▶ **WHAT YOU ARE ASKED TO DO**
Sort through the entries below and pull out lines containing the word "imported".

Dataset rows
•••••
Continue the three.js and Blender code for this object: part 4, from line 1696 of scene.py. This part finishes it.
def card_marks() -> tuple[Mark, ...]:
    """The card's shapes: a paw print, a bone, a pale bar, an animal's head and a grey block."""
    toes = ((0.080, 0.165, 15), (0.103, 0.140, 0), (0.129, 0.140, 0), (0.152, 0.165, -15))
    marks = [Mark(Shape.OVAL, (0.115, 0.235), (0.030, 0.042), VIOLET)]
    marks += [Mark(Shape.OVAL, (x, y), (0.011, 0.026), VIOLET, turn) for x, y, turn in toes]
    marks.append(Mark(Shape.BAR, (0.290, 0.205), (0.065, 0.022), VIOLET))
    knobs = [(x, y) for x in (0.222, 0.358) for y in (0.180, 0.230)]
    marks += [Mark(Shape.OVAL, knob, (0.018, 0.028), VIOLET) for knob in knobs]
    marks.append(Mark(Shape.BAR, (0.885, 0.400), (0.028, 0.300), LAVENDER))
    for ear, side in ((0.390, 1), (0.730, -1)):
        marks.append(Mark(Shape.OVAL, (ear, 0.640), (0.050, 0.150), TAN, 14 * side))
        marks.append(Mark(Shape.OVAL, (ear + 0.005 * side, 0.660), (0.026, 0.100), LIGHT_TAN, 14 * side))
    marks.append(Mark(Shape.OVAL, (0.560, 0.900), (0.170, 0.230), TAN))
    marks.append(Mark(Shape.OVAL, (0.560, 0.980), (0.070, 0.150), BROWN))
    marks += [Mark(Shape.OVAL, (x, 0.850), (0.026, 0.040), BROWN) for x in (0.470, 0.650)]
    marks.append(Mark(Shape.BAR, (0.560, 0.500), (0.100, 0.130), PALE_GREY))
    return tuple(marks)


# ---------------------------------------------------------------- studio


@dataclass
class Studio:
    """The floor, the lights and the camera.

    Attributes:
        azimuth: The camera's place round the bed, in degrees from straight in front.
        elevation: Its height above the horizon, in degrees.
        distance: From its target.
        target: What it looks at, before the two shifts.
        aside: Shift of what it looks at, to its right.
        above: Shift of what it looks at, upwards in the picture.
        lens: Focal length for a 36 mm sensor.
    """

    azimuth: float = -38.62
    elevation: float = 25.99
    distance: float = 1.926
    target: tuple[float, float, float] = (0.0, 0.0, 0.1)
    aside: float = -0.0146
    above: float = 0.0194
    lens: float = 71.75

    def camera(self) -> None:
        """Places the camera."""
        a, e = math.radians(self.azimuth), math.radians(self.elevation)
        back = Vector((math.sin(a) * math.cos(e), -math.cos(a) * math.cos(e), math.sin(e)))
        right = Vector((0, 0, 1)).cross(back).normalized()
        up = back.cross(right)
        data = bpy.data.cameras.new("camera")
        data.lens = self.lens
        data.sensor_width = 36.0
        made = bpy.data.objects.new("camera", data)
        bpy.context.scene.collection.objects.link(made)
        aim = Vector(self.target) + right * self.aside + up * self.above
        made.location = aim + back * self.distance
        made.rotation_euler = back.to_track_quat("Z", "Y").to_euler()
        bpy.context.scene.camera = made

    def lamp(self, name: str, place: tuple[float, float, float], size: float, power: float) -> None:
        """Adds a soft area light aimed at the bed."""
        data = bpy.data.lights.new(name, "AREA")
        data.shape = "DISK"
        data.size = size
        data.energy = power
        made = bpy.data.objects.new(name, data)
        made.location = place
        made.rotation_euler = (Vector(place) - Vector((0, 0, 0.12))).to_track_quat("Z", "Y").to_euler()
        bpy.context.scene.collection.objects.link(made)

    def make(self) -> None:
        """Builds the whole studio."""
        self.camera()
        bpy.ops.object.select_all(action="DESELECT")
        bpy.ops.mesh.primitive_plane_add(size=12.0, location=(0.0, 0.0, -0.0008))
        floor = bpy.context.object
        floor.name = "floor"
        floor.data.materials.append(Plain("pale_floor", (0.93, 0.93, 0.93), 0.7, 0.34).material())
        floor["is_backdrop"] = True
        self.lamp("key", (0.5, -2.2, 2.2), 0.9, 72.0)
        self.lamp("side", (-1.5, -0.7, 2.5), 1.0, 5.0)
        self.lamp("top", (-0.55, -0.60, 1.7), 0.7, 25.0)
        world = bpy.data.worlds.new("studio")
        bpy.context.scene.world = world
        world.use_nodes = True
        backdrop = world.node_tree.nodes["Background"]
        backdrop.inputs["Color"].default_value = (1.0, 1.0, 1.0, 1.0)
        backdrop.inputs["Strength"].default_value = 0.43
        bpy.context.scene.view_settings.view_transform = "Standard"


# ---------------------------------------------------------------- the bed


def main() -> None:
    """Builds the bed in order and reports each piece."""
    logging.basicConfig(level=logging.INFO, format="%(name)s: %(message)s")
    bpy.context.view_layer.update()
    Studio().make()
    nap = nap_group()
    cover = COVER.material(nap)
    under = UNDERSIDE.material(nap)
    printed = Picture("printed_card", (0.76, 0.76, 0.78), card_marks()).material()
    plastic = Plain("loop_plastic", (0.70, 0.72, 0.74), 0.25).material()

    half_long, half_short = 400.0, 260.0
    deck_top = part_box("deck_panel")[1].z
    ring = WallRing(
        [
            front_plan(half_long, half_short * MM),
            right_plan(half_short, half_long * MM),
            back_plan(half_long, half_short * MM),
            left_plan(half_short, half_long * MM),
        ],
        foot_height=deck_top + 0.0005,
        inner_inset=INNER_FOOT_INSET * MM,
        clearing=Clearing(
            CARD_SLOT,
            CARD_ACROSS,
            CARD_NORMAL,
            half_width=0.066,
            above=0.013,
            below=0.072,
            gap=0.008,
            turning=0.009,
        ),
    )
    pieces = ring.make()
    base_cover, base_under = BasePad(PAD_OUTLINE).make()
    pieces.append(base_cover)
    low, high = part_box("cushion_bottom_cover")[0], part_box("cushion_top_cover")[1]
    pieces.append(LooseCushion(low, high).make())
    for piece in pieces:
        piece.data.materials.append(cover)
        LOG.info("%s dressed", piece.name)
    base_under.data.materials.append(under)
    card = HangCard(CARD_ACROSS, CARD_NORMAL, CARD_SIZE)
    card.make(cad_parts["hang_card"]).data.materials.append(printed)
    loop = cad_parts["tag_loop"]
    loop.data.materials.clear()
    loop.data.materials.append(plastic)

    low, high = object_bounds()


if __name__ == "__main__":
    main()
•••••
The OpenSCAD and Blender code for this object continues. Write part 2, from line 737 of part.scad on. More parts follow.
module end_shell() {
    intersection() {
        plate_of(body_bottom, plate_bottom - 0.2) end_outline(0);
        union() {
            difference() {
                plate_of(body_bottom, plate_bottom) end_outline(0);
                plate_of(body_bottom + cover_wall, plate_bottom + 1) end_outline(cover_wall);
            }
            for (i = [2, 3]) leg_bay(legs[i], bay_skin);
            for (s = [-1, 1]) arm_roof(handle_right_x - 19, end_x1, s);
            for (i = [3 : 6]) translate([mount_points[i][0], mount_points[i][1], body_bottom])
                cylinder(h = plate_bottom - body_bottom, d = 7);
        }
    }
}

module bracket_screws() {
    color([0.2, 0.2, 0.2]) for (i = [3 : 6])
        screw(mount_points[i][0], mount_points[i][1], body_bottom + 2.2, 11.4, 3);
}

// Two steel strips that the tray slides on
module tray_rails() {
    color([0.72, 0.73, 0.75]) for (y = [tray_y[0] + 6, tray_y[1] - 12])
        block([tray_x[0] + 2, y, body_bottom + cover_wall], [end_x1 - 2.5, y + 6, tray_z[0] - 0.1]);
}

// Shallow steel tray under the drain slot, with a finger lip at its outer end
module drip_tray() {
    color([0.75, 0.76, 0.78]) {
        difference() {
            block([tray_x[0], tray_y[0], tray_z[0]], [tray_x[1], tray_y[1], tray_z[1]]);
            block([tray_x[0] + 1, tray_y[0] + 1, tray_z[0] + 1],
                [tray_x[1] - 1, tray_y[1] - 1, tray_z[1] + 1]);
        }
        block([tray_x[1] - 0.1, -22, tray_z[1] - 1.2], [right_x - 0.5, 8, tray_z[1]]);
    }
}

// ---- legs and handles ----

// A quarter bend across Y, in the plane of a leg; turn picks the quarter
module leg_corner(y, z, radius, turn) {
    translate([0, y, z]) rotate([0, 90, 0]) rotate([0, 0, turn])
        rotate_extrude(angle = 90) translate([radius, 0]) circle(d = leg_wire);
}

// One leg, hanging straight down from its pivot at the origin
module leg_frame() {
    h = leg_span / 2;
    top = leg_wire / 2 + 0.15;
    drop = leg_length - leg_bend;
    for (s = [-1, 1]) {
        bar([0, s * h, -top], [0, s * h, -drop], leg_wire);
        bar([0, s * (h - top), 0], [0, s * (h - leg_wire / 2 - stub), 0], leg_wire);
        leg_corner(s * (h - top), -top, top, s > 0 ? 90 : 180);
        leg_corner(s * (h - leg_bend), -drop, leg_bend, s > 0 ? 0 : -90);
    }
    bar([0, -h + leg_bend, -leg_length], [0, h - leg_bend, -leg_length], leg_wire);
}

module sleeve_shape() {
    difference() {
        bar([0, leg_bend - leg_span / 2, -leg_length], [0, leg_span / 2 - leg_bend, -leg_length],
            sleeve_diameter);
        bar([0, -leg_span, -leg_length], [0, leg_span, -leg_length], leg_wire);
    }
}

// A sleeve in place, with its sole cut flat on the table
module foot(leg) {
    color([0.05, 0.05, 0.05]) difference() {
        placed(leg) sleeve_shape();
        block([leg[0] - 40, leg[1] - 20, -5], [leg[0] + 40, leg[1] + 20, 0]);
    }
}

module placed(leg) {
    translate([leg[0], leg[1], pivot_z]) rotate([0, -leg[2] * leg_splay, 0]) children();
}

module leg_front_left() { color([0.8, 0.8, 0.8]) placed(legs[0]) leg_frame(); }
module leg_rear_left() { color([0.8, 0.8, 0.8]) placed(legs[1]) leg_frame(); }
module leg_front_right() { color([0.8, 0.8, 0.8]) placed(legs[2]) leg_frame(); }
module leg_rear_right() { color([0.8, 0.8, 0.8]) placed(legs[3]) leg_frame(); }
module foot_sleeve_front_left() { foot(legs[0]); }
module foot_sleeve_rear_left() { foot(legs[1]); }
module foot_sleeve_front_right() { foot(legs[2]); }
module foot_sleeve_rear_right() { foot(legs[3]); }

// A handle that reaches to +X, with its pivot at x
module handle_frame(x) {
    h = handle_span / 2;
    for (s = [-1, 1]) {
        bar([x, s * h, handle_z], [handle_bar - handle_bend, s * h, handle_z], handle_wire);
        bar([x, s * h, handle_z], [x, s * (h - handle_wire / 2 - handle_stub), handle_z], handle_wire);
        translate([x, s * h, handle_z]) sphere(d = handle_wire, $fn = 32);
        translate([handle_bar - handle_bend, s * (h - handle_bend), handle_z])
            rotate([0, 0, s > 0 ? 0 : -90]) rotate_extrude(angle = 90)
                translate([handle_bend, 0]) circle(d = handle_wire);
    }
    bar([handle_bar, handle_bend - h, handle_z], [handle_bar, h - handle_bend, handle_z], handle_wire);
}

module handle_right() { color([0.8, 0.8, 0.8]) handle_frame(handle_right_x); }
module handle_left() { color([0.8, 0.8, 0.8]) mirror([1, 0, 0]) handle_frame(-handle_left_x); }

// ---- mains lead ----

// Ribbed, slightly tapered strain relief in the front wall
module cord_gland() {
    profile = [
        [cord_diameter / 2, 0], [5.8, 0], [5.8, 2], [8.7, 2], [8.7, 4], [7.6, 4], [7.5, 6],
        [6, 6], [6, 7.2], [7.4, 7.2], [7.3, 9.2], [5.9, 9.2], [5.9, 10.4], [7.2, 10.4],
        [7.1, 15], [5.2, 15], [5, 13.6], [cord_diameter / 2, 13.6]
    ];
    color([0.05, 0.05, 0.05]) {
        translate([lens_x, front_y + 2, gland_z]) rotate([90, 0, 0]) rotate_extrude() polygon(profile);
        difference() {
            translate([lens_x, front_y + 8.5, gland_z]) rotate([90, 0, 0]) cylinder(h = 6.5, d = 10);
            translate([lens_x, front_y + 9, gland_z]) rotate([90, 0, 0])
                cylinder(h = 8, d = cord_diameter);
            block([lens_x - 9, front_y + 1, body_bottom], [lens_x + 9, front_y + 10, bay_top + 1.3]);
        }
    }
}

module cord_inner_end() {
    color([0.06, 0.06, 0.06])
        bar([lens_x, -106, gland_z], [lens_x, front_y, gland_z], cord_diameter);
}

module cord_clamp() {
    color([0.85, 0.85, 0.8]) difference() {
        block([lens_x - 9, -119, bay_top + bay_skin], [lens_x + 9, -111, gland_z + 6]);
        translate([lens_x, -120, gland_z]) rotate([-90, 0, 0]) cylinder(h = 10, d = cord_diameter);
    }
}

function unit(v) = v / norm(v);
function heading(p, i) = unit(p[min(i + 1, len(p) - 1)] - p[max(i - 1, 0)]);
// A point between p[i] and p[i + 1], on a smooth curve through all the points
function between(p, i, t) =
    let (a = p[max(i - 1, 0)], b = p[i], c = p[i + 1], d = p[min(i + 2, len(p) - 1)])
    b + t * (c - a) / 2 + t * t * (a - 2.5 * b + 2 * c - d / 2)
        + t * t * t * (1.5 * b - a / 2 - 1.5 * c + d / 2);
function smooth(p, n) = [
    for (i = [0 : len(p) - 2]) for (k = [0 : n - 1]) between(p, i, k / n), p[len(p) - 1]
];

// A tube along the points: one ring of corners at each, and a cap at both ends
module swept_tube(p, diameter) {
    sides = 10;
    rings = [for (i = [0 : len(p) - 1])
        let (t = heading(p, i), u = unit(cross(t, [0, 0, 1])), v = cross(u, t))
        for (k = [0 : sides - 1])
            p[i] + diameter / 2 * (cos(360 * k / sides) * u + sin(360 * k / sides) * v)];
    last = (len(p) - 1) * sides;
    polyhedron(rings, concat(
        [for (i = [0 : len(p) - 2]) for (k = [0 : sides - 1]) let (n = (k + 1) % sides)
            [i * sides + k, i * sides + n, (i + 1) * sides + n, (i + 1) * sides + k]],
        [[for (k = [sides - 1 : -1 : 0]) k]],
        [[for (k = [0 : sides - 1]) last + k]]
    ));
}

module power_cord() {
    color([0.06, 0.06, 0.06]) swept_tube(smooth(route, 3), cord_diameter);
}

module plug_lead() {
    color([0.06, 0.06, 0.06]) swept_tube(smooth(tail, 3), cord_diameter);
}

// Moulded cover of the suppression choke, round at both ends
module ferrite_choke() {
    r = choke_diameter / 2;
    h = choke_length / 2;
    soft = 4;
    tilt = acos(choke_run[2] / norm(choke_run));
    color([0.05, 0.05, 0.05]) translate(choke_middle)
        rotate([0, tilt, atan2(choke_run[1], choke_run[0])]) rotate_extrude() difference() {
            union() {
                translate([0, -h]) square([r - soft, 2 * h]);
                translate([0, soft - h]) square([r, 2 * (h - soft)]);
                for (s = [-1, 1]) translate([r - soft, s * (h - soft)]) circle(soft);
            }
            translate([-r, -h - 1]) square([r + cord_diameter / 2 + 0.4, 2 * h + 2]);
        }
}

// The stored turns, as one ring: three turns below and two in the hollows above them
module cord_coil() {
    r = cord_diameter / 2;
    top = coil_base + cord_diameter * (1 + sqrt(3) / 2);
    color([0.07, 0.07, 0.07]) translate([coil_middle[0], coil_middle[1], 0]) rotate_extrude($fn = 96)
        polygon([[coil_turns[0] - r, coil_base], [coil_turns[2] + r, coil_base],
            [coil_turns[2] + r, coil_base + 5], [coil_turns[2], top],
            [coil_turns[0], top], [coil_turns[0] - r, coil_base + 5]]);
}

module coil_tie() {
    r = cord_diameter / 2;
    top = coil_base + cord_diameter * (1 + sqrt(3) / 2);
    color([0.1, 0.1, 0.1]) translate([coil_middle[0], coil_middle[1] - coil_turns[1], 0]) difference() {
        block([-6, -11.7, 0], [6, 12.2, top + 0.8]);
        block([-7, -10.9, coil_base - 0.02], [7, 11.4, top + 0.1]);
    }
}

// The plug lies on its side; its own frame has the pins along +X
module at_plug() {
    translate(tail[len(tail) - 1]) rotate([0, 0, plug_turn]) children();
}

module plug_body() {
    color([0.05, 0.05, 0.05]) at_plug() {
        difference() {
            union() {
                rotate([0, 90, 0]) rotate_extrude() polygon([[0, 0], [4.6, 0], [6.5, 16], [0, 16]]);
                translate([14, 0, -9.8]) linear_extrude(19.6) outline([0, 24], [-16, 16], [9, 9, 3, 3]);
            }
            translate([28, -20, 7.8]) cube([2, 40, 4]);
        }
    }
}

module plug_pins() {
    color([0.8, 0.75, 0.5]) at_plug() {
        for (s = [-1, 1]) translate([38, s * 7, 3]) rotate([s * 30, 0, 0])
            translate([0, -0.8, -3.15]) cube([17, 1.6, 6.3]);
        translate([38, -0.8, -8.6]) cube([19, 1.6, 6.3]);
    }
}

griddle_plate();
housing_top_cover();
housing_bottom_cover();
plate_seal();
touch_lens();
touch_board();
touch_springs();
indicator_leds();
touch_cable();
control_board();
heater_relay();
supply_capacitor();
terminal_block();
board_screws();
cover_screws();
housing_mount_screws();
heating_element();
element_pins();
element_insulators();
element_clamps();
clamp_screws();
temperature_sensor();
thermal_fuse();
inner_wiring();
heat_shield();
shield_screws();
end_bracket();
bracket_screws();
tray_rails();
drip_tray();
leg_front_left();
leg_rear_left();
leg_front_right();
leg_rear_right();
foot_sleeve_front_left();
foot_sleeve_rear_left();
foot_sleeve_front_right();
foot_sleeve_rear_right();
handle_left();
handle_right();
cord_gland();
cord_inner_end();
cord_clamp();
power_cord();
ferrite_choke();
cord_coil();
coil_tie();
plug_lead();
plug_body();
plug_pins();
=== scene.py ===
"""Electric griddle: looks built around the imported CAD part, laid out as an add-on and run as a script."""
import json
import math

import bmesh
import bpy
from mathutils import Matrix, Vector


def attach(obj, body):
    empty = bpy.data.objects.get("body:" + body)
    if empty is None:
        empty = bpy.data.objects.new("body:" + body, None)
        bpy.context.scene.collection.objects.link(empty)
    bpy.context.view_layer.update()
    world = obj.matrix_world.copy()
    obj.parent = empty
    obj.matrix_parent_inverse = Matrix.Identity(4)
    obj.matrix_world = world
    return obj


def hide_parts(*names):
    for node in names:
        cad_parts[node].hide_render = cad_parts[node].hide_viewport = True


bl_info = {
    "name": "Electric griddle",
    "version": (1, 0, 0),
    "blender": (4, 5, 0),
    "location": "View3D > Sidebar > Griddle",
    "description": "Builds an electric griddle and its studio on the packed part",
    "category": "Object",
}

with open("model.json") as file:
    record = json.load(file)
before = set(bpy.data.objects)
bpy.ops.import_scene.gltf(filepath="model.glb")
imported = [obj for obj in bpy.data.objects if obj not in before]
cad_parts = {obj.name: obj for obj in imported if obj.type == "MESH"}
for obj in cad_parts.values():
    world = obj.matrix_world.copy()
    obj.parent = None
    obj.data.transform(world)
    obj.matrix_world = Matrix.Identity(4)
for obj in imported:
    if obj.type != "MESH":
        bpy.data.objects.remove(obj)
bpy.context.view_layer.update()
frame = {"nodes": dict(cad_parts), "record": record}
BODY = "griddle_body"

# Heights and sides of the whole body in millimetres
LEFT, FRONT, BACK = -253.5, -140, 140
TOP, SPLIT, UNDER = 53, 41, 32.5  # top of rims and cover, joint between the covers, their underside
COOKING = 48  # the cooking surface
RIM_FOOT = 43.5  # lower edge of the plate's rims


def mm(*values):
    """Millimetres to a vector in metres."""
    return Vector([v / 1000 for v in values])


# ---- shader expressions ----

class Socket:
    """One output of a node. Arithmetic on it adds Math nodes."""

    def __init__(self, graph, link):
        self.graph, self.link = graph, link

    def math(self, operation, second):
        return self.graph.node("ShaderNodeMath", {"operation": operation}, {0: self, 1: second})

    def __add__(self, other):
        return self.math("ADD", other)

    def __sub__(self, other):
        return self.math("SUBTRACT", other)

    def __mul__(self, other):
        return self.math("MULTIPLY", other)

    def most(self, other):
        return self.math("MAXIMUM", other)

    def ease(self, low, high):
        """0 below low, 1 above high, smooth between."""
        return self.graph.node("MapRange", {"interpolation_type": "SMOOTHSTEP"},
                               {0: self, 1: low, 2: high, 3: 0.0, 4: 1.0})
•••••
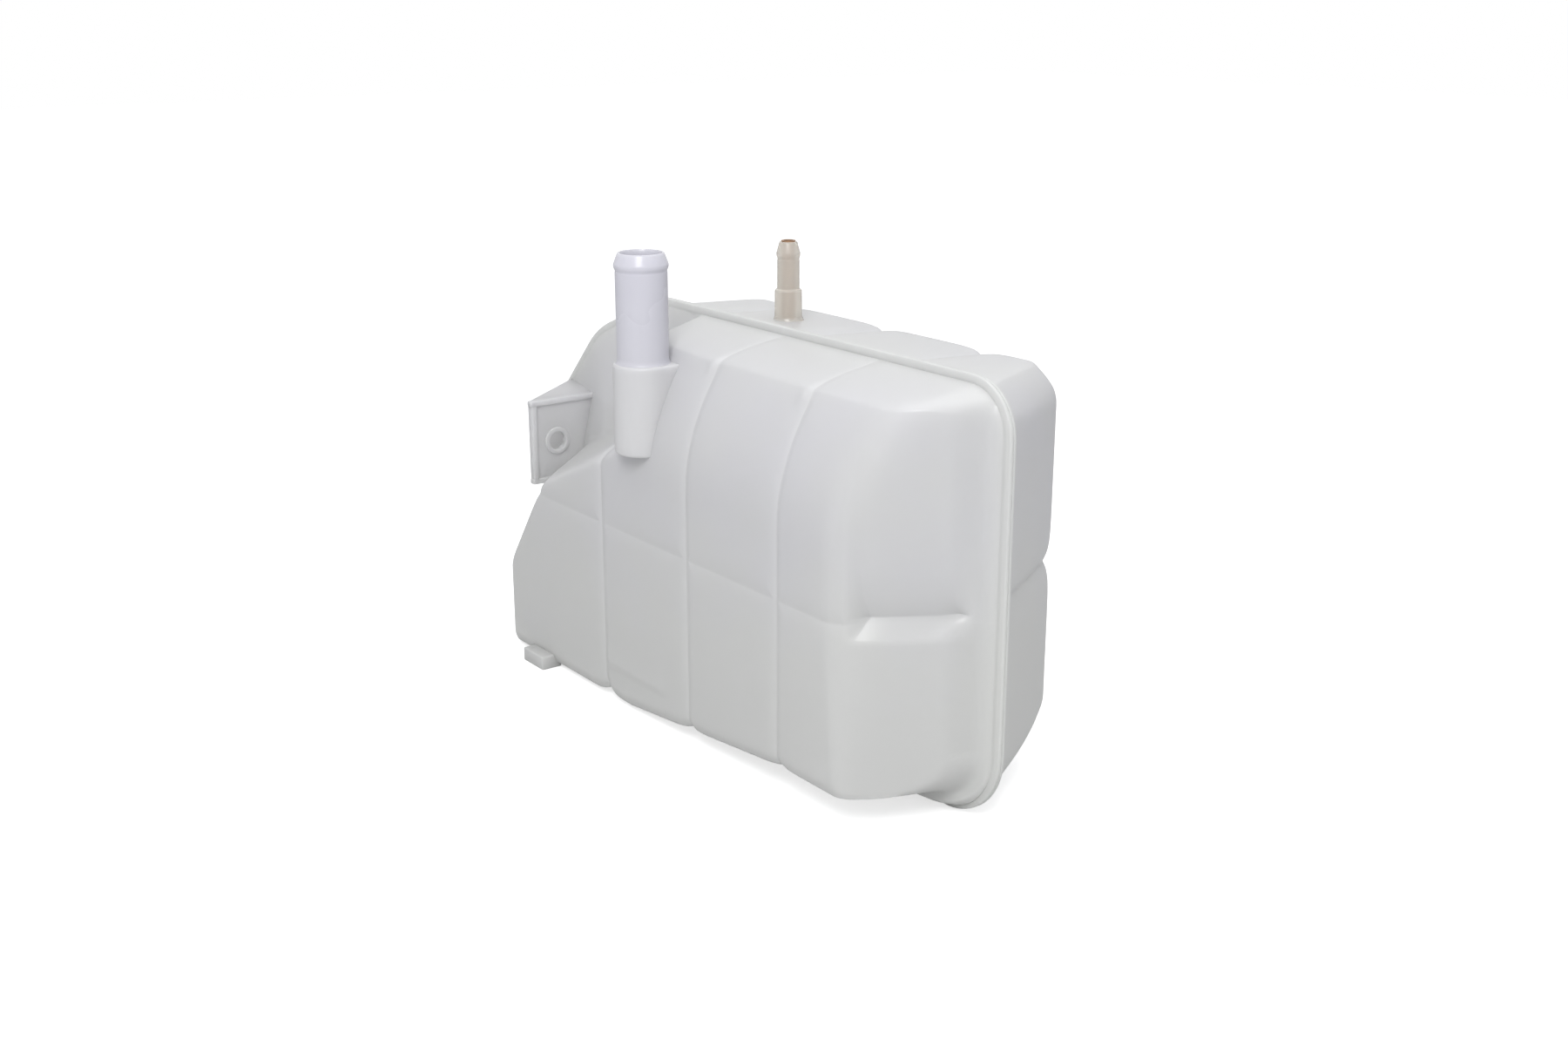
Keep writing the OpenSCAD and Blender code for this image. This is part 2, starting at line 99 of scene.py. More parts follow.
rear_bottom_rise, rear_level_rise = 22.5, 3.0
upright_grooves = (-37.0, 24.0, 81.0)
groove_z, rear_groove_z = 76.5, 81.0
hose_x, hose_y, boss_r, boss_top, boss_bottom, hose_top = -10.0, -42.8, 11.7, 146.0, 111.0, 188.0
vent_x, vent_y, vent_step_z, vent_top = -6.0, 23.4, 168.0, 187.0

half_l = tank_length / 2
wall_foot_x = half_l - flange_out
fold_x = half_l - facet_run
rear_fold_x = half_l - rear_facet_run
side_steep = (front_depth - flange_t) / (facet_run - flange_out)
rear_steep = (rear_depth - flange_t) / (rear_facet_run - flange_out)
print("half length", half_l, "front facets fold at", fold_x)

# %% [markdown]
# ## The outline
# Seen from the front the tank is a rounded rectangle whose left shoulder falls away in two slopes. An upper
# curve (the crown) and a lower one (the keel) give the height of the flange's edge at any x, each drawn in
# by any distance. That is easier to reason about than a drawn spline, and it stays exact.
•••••
▶ **COMPLETE RESPONSE**
"""Electric griddle: looks built around the imported CAD part, laid out as an add-on and run as a script."""
imported = [obj for obj in bpy.data.objects if obj not in before]
cad_parts = {obj.name: obj for obj in imported if obj.type == "MESH"}
for obj in imported:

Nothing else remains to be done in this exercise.